After 1906 the majority of his work was devoted to commissioned portraits and monuments. One of the most moving is the memorial sculpture 1914 – 1915 for the grave of the painter Bernardus Johannes Blommers which features a profile portrait of Blommers, a palette with brushes at its base and a weeping life-size figure of a young Scheveningen girl. The art publisher Harms Tiepen described it in terms of “monumental grandeur of poignant grief.”[6] Works held in public collections include the museums of Amsterdam, Dordrecht, Enkhuizen, Haarlem, The Hague, Harderwijk, Katwijk, Laren, Rotterdam and Schiedam. In the retrospective of Van Wijk’s work held at the Katwijk Museum in 2008 – 2009 there were two other Babykopje Met Muts identical to our work except one is plaster and the other plaster coated in bronze.[7] The piece represents one of Van Wijk’s three sons, Alfred Jacob (b. May 17, 1907) Jacobus Hendricus (b. August 4, 1909) or Hendrik Jan (b. October 23, 1911). From surviving letters and cards the artist had a very close relationship with these boys and not only sculpted their heads but feet and hands as well. Although he exhibited these “heads” they were never for sale during his lifetime. Charles Van Wijk regarded his family as more important than anything else in his life.[8] One has only to view Babykopje to know this to be true. Beautifully executed with painstaking patination it is the embodiment of pure joy and a testament to the overwhelming love a father has for his child.
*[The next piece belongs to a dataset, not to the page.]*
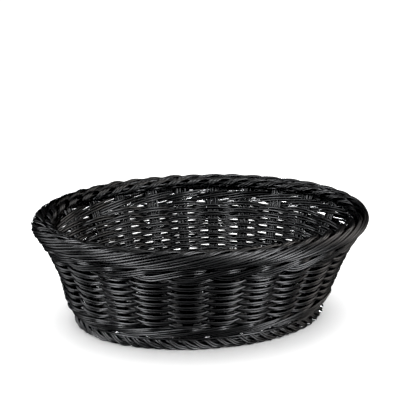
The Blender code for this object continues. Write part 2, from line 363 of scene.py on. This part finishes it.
# %% [markdown]
# ## The oval and the wall
# Every cane follows the same oval at its own distance from it, so a place is
# given as a stake number that may be a fraction, a height, and a distance out
# from the middle of the wall. Stakes are evenly spaced along the oval, not in
# angle, which takes a small table: walk round once, add up the length and look
# up the angle for each share of it. NumPy does this for all points at a time.

# %% Measure the oval and make the helpers
MM = 0.001
STAKES = 24
STAKE_TURN = -0.1
LEAN = math.radians(23.4)
WALL_FOOT = 8.0 * MM
MAT_INSET = 2.5 * MM
BELLY, BELLY_Z, BELLY_SPREAD = 1.6 * MM, 26.0 * MM, 16.0 * MM
FULLER, FULLER_Z, FULLER_SPREAD = 3.8 * MM, 18.0 * MM, 20.0 * MM

mat_low, mat_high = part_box("base_mat")
rim_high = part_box("rim_border")[1]
HALF_LONG = mat_high[0] + MAT_INSET
HALF_WIDE = mat_high[1] + MAT_INSET
RIM_HALF_THICK, RIM_HALF_TALL = 7.2 * MM, 8.1 * MM
RIM_OUT = rim_high[0] - RIM_HALF_THICK - HALF_LONG
RIM_Z = rim_high[2] - RIM_HALF_TALL
print("oval half-axes and rim in mm:", [round(size / MM, 1) for size in (HALF_LONG, HALF_WIDE, RIM_OUT)])


def oval(angle, out):
    """The point at this angle on the oval, moved out along its normal, and the normal."""
    angle, out = np.broadcast_arrays(np.asarray(angle, float), np.asarray(out, float))
    normal = np.stack([HALF_WIDE * np.cos(angle), HALF_LONG * np.sin(angle)], -1)
    normal /= np.linalg.norm(normal, axis=-1, keepdims=True)
    point = np.stack([HALF_LONG * np.cos(angle), HALF_WIDE * np.sin(angle)], -1)
    return point + out[..., None] * normal, normal


def wall_out(height):
    """How far out the middle of the wall is: a straight lean with a slight belly low down."""
    belly = BELLY * np.exp(-((height - BELLY_Z) / BELLY_SPREAD) ** 2)
    return (height - WALL_FOOT) * math.tan(LEAN) + belly


def fuller(angle, height):
    """Hand-made baskets are never even: this one is a little fuller low down at its left end."""
    left_end = np.clip(-np.cos(angle), 0.0, 1.0) ** 2
    return FULLER * left_end * np.exp(-((height - FULLER_Z) / FULLER_SPREAD) ** 2)


def length_table(out):
    """Angle and share of the way round, for an oval this far out."""
    turn = np.linspace(0.0, 2.0 * math.pi, 7201)
    points = oval(turn, out)[0]
    steps = np.r_[0.0, np.cumsum(np.linalg.norm(np.diff(points, axis=0), axis=1))]
    return turn, steps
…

[1] Biographical information taken from Helena Stork, Charles van Wijk, exhibition catalog Katwijks Museum, July 3 – September 25, 1999, pp. 11 – 13; and Arend-Jan Sleijster, Willy Sluiter en de Kunstvereeniging ‘Katwijk’, 1908

– 1910, exhibition catalogue Stichting Katwijks Museum, Katwijk, October 11, 2008 – January 10, 2009, pp. 131 – 132.

[2] Arend-Jan Sleijster, op. cit., pp. 12, 15, 34. [3] Ibid, p. 36 – 37.

[4] Christian Brinton, “Sculpture at the Panama – Pacific Exposition” in The International Studio, November, 1915, volume LVIII, no. 225, p. IX.

[5] Arend-Jan Sleijster, op. cit., pp. 36 – 37.

[6] Arend-Jan Sleijster, op. cit., p. 36.

[7] Ibid. For images see frontispiece and p. 56, no. 37. [8] Ibid, pp. 36 – 37.